Job cuts soar as small firms fight to survive
WASHINGTON (Reuters) - The battered job market may be losing one of its last remaining sources of strength as small businesses begin aggressively cutting payrolls in the face of a dismal holiday shopping season.
A report on Wednesday showed private sector job losses of 693,000 in December, far greater than economists had expected. Small businesses accounted for an unusually large 40 percent of the decline, according to the figures from ADP Employer Services and Macroeconomic Advisers. (here)
If a government report on December employment on Friday is as dire as the data from ADP, it may be a sign that another pillar of the economy -- small business -- is buckling as the recession drags on into a second year.

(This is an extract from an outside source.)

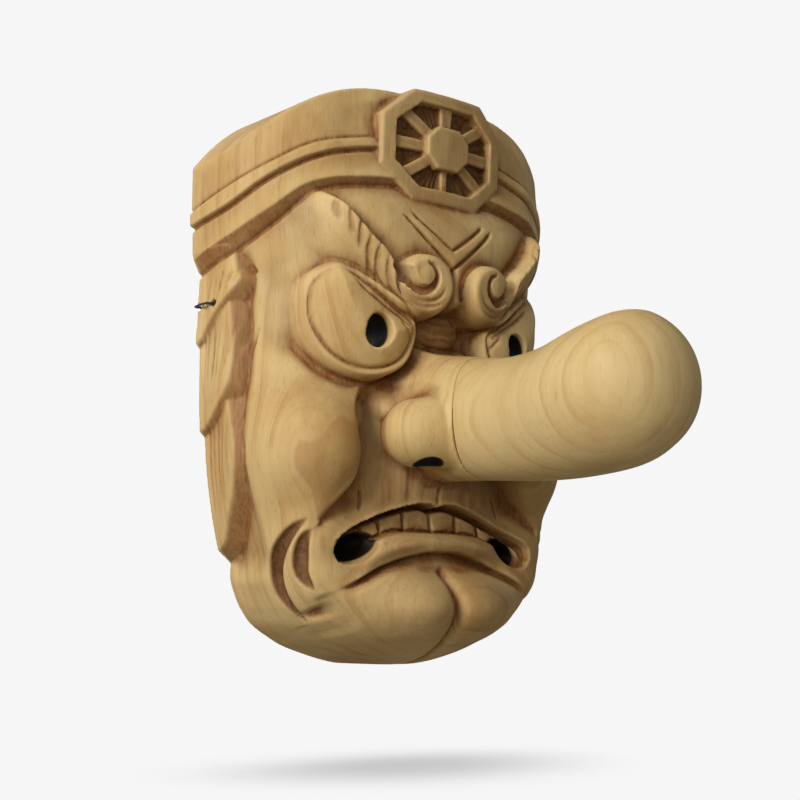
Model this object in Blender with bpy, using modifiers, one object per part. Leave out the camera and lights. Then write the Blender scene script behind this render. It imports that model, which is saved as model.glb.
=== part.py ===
"""Long-nosed carved noh mask: a hollow wooden shell, a plug-in nose and a hanging cord.

Row frame: +X is the viewer's right of the face, the face looks along -Y, +Z is up.
The back rim of the shell lies in the plane y = 0, and the origin is in the middle of the rim's width
under the chin. Shapes are first laid out with z = 0 at the underside of the chin, then lowered together.
Lengths are metres; MM turns the millimetre figures a carver would work to into metres.
"""

import math

import bmesh
import bpy
from mathutils import Matrix, Vector

MM = 0.001

# Driving dimensions of the shell
HEIGHT = 194.5 * MM
TEMPLE_HALF_WIDTH = 68 * MM
DEPTH = 54 * MM
SIDE_HEIGHT = 168 * MM
WALL = 9 * MM
FRONT_WALL = 10 * MM
PAST_RIM = 4 * MM
RIM_MIDDLE = 4.5 * MM

# Slices of the shell, in millimetres: height, half width, depth, and how square the slice is
# (2 is an ellipse). The jaw is boxier than the brow, and the mouth lies further back than the chin.
SLICES = (
    (0.5, 24, 36, 2.2),
    (4.5, 34, 45, 2.4),
    (9, 41, 49.5, 2.7),
    (18, 49.5, 52, 3.2),
    (26, 53.5, 49, 3.8),
    (36, 57, 44, 4.2),
    (50, 60.5, 42, 4.2),
    (64, 63, 44, 3.6),
    (80, 65, 47, 2.9),
    (100, 66.5, 50.5, 2.65),
    (125, 67.5, 54, 2.55),
    (150, 68, 53, 2.5),
    (172, 68, 49.5, 2.5),
    (200, 68, 46, 2.5),
)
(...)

"Everybody is trying to hang on now," said William Dunkelberg, chief economist for the National Federation of Independent Business.
"More and more of these firms are in survival mode. They kept thinking consumers will make it, but then December rolls around and sales are still not going anywhere -- in fact they're going down -- and finally (small businesses) run out of money," he said.
The spike in job cuts at small companies is particularly worrisome for the U.S. economy because these firms are the biggest source of non-government employment. If they are starting to ramp up the job cuts, that could mean the worst is still to come for the labor market.
ADP's data shows small businesses employ 50 million people, compared with just under 19 million who work at large firms.
The U.S. economy shed jobs every month in 2008, according to government figures, and the pace picked up in October after the financial crisis intensified following the failure of Lehman Brothers in September.
Larger companies have been quicker to slash jobs, starting before the recession began in December 2007, and they continued to outpace small firms up until the last few weeks, according to ADP's figures.
Big companies, or those with at least 500 employees, trimmed payrolls in 17 of the last 18 months. Businesses with fewer than 50 workers didn't start cutting jobs until February, and even then they moved at a slower pace.
That changed last month, when small business jobs declined by 0.56 percent, by far the biggest drop in ADP's database going back to December 2000. Large company payrolls fell by 0.48 percent, the worst since October 2001, which was at the tail end of the last recession.
It was only the second time small companies have cut a bigger percentage of jobs than large companies in the eight years of monthly ADP data. The other time was in November, when the difference was .001 percent.
"Sharply falling employment at medium- and small-size businesses clearly indicates that the recession has now spread well beyond manufacturing and housing-related activities," said Joel Prakken, chairman of Macroeconomic Advisers.
To be sure, some economists have raised questions about whether ADP's report is an accurate indicator of what the data from the Labor Department will show on Friday.
ADP's methodology was changed with the December data, which added to economists' doubts. Prakken said the shift would make the report a better predictor of the government's employment figure, which he expects to show a decline of 670,000 jobs.
Other small business surveys and anecdotal evidence tell a similar story about the state of small firms, which suggests that ADP is indeed picking up on an important economic trend.
Dunkelberg pointed out that his group's latest survey of small business owners showed the most widespread sales declines in the report's 35-year history. He expects December's data to look even worse.
He said around 30 percent of small businesses are in retailing and restaurants, which have been pounded by declining consumer spending. The International Council of Shopping Centers forecast last month that the holiday shopping season would show its first decline since the organization began tracking sales in 1969.
Michael Alter, president of payroll services company SurePayroll, said small business owners tend to be very reluctant to cut jobs because it's often a matter of firing a relative or friend who has been with the company for years.
Business owners' first inclination may be to absorb a few bad months by taking home less profit rather than axing jobs, which could help explain why larger firms were quicker to cut when the economy starting to sour.
The longer the recession lasts, the more small companies will have to face an unpleasant choice of "either I continue to make less money or I have to let Sally, who's been with me for 20 years, go," Alter said.